The USDOL only permits the association of employers to be treated as a single employer if it qualifies as a “bona fide group or association” because the participating employers have a commonality of interest based on a number of factors. The executive order specifically instructs agencies to expand what situations would satisfy the commonality-of-interest requirement. Presumably, the administration would prefer the test to be less rigorous so that more loosely related employers, or employers who have no relationship whatsoever, can band together to form an AHP. The administration is also likely seeking to exempt AHPs from certain provisions of the ACA so that they can offer lower-benefit, lower-cost plans.
Currently, MEWAs, unlike most other employer-sponsored health plans, can be regulated by state law.

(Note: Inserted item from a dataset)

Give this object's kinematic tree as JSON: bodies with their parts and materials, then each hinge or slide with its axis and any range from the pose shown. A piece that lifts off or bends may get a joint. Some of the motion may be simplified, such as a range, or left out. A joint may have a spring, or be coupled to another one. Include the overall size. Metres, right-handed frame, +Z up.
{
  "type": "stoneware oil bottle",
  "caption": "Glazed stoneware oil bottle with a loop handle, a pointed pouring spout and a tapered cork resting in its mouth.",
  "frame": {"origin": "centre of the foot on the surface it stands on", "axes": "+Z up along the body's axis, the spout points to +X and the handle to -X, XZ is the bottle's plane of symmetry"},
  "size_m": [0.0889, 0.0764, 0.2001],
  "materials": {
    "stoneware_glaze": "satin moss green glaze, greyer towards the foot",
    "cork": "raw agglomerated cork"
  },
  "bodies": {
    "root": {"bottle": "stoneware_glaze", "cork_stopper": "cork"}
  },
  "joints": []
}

For example, many states prohibit or heavily regulate self-insured MEWAs. Self-insured care, however, can provide cost savings over fully insured health care, especially with larger groups. Therefore, it would not be surprising to see a proposed rule to limit state regulation and permit AHPs to self-insure or preempt state legislation.
Short-Term, Limited Duration Insurance (STLDI)

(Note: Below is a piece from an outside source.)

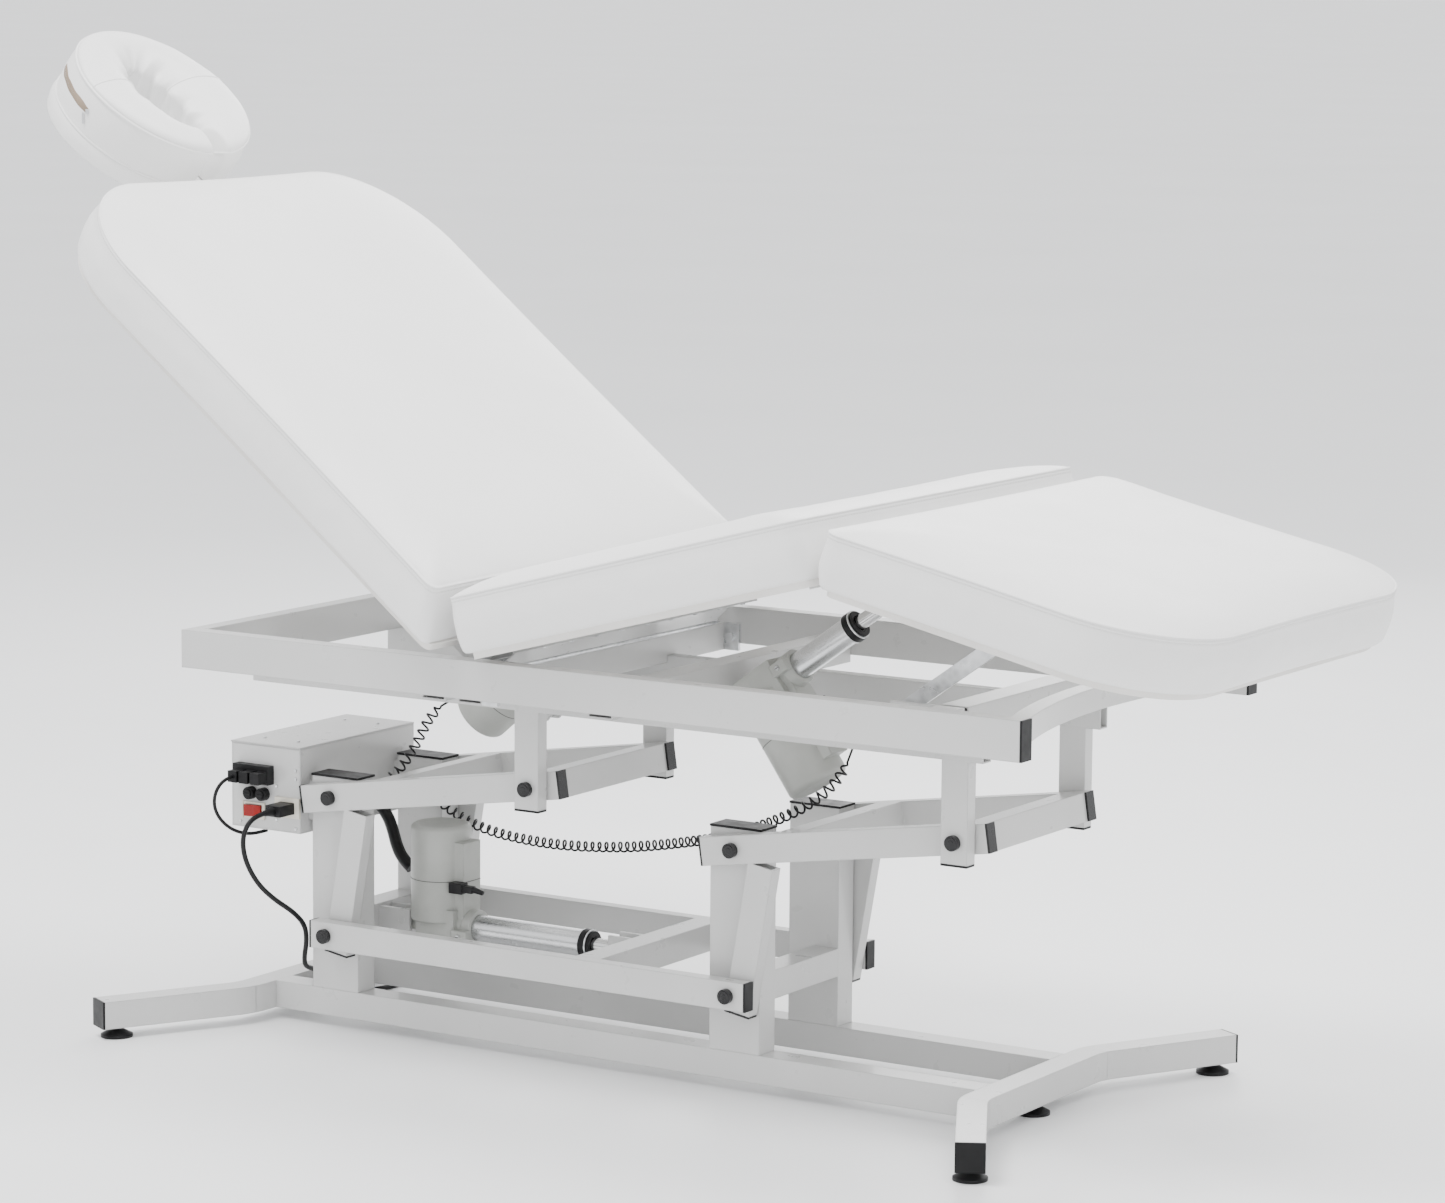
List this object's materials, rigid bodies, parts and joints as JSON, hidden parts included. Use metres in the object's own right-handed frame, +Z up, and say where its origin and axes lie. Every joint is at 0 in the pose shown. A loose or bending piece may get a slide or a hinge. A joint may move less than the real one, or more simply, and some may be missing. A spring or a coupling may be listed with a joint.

STLDI is a short-term health care solution that can only offer coverage up to three months and typically does not meet ACA coverage requirements. The result being these policies are usually cheaper than alternative products on the market since they offer fewer benefits. For example, many do not offer coverage for pre-existing conditions, meaning they do not count as coverage under the ACA individual mandate. The executive order seeks to make STLDI an alternative to enrolling in exchange coverage and extending the coverage period from three months to up to one year. Because STLDIs offer fewer benefits, they are generally only a viable option for younger, healthier individuals. Many critics are concerned that increasing the availability of STLDI will lead younger and healthier individuals to opt out of exchange coverage, leaving only older, less healthy individuals on the rolls. If that were to happen, exchange coverage prices may continue to increase for those who already have fewer coverage options.
Health Reimbursement Arrangements (HRA)
HRAs are employer-funded arrangements that can reimburse employees for certain medical expenses. Although the previous administration introduced Qualified Small Employer Health Reimbursement Arrangements (QSEHRA), which permit small employers to contribute amounts to employees so they can purchase medical coverage under certain circumstances, these arrangements are limited to employers who have fewer than 50 employees.

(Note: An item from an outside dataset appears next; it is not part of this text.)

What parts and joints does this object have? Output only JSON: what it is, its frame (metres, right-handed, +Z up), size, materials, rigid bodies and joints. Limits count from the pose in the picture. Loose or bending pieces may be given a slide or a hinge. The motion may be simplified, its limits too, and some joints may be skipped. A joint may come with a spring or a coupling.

The executive order seeks to give employees more “flexibility” with their HRAs, which likely would mean permitting employees – even those employed by large employers with over 50 full-time equivalent employees – to use HRA amounts to purchase individual insurance or perhaps to let employees contribute to their HRAs on a tax-free basis.
What Should Employers Do Next?
First and foremost, employers should continue to comply with the ACA, as applicable. Although the executive order may reveal the administration’s priorities and its strategy to reform the ACA, the statute is still the law of the land. The IRS’s October 13 announcement appears to be reiterating this fact. In that Friday the 13th reminder, the agency informed taxpayers that, for the first time, it will not accept electronically filed individual income tax returns unless the taxpayer has provided healthcare coverage information on the return. Employers should similarly be prepared to continue to comply with the ACA, including the ACA reporting requirements, until something more definitive is known.